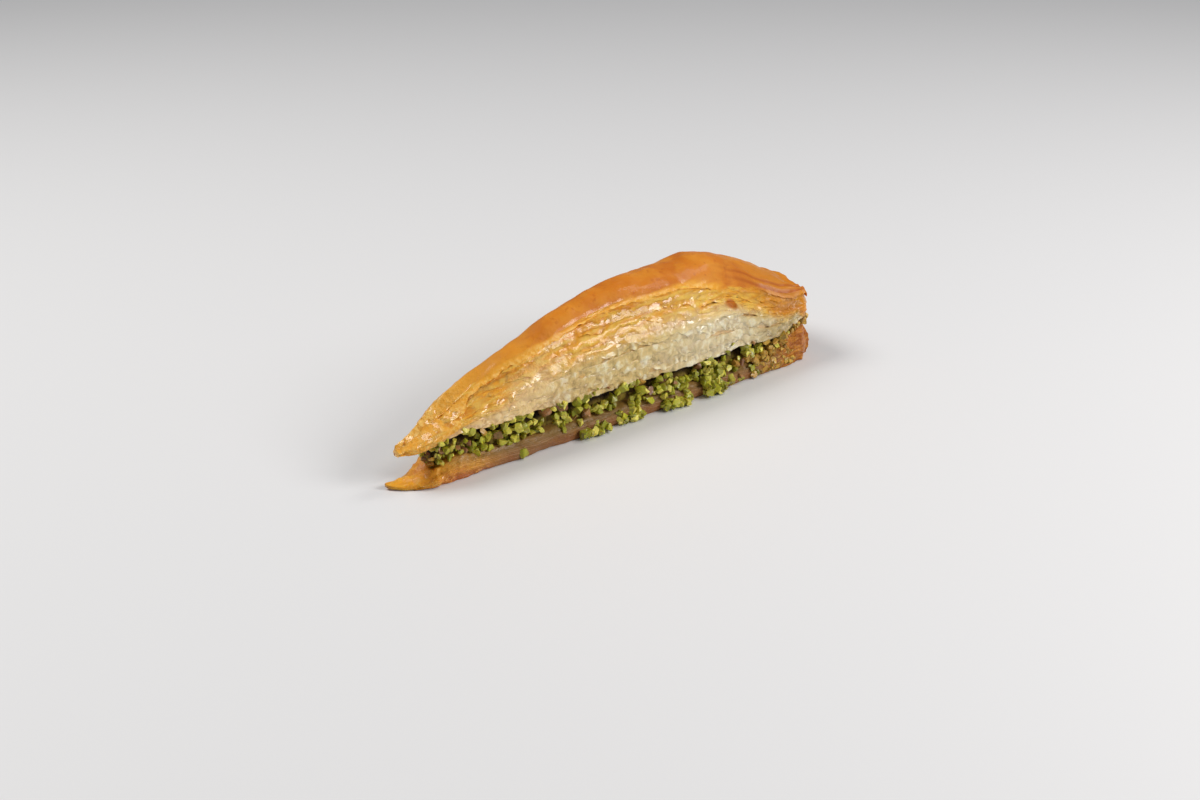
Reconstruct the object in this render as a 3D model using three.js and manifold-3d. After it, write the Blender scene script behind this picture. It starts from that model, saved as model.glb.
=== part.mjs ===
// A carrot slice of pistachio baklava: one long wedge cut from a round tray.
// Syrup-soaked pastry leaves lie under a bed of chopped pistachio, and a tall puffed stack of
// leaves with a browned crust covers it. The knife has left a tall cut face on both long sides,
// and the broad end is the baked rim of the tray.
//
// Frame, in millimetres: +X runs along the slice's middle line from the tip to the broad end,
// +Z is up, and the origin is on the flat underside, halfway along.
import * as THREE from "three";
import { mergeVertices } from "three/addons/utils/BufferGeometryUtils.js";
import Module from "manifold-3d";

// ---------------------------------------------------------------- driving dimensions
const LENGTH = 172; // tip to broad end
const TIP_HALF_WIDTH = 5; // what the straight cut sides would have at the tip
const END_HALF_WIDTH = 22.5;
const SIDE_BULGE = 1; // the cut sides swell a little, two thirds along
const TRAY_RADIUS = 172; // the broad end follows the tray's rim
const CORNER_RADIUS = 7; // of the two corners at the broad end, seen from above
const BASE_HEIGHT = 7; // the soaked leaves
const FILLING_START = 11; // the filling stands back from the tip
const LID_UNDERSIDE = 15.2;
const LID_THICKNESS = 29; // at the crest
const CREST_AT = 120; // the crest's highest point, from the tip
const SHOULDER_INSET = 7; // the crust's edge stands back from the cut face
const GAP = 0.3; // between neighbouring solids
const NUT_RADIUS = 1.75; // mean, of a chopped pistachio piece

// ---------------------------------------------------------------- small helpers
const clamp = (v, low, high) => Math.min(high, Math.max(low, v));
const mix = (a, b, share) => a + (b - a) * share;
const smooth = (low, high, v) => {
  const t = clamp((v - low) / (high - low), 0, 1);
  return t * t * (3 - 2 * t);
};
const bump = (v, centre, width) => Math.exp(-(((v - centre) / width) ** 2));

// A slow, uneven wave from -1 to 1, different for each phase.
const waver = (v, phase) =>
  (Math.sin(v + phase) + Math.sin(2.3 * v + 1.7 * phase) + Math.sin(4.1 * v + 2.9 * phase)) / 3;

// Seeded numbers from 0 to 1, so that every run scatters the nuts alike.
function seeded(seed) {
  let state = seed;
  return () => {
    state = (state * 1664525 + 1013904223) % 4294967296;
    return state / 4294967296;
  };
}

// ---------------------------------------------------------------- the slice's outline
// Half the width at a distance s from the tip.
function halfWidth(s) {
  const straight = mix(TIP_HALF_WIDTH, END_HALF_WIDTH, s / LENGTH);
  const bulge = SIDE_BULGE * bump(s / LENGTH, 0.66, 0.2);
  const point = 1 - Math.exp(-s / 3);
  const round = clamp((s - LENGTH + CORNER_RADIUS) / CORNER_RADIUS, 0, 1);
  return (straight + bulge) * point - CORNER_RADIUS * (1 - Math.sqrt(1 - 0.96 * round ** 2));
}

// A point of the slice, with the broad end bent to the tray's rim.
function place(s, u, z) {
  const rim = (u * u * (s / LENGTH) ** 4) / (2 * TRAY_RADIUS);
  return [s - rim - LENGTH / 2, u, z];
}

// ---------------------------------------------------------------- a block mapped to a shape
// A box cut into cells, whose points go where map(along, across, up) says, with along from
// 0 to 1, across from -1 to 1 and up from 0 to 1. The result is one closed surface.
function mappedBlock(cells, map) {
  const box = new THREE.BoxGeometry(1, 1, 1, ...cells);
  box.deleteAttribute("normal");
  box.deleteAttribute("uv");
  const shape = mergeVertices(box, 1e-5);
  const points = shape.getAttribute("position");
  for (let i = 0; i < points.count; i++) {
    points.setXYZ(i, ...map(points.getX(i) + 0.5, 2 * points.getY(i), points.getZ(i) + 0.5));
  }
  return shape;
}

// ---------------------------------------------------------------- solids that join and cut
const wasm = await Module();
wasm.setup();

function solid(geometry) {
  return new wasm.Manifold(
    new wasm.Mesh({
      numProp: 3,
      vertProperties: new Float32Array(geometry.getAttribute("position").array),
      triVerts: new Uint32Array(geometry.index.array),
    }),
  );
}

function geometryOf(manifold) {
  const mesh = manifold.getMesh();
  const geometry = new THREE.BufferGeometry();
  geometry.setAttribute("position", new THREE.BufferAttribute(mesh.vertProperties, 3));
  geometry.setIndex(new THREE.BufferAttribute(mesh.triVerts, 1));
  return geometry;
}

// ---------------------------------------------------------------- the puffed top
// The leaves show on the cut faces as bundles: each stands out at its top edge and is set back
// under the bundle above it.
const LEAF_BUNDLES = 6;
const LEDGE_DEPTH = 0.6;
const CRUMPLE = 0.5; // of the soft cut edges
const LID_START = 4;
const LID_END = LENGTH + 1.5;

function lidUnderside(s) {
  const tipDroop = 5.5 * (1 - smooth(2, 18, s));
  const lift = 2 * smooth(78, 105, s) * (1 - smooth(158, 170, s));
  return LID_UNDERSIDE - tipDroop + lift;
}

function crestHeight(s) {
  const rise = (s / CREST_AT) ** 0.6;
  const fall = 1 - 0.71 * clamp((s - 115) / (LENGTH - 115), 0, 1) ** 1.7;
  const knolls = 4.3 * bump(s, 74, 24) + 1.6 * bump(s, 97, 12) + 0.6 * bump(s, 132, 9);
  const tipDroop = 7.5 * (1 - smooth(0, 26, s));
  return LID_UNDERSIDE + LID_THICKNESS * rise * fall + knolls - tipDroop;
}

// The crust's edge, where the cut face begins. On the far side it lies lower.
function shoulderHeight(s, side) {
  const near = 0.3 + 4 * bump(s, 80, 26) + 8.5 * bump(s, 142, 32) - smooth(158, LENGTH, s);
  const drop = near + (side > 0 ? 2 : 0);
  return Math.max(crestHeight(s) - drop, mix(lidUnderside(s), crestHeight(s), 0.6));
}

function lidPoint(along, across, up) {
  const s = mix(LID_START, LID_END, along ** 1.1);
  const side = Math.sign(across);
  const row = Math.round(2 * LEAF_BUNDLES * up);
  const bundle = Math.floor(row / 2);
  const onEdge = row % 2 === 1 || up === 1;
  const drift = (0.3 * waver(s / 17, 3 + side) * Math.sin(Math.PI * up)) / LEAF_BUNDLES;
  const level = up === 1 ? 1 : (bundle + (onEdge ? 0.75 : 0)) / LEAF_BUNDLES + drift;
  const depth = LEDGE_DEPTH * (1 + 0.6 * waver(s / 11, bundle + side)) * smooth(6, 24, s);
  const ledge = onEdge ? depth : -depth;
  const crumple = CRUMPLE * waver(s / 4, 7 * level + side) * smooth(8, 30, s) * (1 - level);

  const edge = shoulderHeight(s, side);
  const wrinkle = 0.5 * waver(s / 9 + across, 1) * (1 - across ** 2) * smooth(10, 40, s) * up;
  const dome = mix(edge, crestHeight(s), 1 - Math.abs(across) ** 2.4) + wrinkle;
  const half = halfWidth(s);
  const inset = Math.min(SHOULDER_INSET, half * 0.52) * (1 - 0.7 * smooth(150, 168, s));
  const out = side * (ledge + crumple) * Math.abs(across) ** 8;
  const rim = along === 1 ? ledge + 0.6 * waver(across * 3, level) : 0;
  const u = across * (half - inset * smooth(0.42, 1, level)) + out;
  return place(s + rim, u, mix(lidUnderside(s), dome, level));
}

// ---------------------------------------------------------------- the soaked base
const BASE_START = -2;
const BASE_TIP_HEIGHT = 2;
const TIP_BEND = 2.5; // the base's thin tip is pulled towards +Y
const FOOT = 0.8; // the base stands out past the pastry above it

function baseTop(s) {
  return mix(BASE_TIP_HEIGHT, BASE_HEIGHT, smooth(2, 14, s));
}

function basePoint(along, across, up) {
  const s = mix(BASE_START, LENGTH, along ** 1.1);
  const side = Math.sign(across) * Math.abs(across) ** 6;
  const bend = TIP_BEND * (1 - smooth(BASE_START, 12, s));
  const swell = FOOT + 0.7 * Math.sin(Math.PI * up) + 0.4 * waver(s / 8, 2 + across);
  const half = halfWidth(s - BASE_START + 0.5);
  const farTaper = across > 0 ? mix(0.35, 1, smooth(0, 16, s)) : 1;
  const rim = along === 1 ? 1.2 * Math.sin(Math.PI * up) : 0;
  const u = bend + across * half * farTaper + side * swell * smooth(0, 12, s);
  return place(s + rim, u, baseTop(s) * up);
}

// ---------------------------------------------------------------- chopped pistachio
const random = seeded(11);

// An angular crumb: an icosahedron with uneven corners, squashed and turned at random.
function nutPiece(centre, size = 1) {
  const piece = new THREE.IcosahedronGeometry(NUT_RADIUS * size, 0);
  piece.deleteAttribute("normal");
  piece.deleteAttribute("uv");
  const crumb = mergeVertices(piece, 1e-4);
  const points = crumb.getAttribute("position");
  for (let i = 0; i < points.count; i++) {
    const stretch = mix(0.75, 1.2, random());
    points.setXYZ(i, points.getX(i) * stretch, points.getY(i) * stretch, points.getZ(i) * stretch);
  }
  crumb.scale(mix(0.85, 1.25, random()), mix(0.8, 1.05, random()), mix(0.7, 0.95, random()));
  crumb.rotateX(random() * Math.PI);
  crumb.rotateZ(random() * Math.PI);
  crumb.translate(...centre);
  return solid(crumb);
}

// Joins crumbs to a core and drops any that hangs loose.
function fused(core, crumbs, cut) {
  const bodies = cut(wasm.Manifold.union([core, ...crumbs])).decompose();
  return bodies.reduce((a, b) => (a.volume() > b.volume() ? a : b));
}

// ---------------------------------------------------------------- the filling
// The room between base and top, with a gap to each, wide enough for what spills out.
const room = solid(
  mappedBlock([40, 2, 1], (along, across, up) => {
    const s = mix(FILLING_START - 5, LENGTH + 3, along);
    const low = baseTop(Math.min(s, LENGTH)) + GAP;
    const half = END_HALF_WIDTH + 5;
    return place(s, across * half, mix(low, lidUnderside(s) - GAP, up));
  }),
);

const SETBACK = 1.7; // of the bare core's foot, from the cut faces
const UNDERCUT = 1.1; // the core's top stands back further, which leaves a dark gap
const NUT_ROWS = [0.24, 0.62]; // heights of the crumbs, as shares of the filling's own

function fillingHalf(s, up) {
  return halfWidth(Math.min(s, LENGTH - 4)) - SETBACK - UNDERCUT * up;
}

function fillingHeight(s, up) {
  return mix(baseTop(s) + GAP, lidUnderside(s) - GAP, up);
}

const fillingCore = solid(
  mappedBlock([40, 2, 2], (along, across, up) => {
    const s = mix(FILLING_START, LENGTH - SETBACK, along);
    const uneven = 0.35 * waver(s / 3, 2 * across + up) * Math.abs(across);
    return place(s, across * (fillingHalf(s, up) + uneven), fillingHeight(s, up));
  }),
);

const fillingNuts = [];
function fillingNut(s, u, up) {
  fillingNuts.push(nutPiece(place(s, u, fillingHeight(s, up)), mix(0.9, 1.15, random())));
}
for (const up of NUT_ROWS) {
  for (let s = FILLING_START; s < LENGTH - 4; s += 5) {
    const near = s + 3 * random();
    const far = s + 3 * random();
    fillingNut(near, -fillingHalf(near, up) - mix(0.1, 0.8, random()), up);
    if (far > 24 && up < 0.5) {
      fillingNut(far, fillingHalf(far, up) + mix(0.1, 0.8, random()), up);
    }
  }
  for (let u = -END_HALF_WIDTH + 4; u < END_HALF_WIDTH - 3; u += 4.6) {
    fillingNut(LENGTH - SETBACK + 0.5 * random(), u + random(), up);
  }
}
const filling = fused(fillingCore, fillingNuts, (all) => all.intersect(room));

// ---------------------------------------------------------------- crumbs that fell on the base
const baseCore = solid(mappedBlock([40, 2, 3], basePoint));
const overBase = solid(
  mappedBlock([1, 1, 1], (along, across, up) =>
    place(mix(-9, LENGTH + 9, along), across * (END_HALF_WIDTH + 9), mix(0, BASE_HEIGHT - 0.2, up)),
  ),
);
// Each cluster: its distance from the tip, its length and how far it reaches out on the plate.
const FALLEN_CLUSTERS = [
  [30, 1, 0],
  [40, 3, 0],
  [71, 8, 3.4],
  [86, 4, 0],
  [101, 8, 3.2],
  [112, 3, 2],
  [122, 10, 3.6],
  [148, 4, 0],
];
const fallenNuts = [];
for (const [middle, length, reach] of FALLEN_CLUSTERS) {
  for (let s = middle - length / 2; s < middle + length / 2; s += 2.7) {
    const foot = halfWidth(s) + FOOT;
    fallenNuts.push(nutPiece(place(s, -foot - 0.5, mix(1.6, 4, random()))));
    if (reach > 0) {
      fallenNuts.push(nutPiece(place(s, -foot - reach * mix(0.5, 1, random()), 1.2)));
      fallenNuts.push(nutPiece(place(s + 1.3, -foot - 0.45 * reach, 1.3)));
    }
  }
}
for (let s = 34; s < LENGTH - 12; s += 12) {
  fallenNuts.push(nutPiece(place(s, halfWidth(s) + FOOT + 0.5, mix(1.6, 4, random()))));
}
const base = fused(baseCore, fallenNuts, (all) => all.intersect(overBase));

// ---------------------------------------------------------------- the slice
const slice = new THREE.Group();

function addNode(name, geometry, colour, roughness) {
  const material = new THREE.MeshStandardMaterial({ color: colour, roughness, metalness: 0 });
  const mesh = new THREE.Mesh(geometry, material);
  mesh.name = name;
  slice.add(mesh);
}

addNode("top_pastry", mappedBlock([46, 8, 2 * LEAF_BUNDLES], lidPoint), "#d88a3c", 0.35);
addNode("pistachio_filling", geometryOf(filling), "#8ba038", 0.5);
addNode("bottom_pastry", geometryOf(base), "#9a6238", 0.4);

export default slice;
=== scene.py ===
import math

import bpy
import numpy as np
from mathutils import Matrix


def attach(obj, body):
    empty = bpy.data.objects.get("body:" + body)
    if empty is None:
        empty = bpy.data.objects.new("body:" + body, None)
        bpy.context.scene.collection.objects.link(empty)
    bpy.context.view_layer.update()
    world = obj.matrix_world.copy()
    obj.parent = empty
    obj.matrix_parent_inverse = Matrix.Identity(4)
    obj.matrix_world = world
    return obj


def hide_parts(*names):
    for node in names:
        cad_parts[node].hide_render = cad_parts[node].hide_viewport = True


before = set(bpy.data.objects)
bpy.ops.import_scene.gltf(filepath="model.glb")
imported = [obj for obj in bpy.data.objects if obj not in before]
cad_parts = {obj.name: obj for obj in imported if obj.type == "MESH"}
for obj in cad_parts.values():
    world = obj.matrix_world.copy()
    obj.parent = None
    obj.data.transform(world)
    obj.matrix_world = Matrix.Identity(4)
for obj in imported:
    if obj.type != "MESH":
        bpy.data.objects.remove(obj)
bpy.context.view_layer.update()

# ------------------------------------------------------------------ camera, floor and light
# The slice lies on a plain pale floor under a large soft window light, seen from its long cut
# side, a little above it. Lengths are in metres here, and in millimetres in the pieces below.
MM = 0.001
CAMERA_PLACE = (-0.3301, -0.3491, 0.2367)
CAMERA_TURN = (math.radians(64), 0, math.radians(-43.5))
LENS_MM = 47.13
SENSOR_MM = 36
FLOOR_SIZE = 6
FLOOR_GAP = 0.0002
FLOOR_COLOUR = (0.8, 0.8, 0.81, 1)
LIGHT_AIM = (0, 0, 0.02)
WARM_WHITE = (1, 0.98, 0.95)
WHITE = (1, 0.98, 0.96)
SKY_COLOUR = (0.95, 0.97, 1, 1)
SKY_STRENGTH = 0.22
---
§ WHAT IS BEING ASKED:
The required output is the exact run of lines from the beginning of the listing above to the line that contains "import Module from", inclusive of both.

§ WRITTEN SOLUTION:
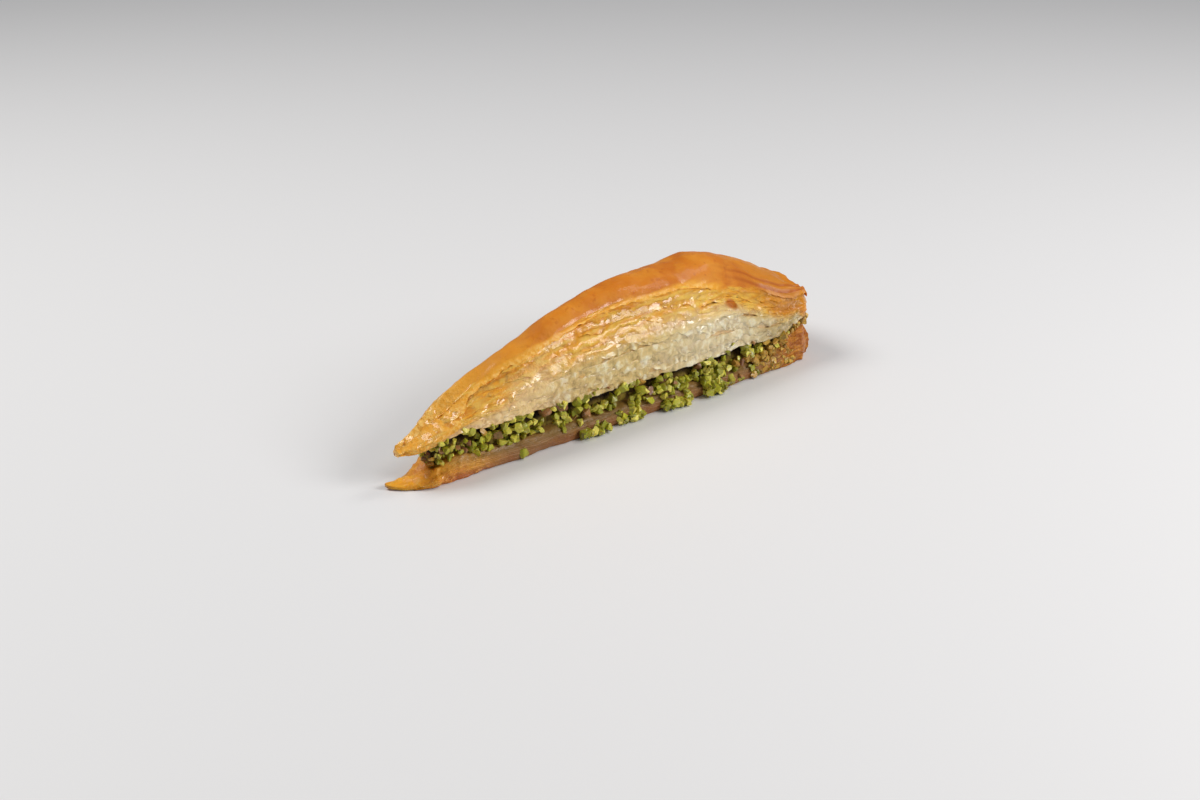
Reconstruct the object in this render as a 3D model using three.js and manifold-3d. After it, write the Blender scene script behind this picture. It starts from that model, saved as model.glb.
=== part.mjs ===
// A carrot slice of pistachio baklava: one long wedge cut from a round tray.
// Syrup-soaked pastry leaves lie under a bed of chopped pistachio, and a tall puffed stack of
// leaves with a browned crust covers it. The knife has left a tall cut face on both long sides,
// and the broad end is the baked rim of the tray.
//
// Frame, in millimetres: +X runs along the slice's middle line from the tip to the broad end,
// +Z is up, and the origin is on the flat underside, halfway along.
import * as THREE from "three";
import { mergeVertices } from "three/addons/utils/BufferGeometryUtils.js";
import Module from "manifold-3d";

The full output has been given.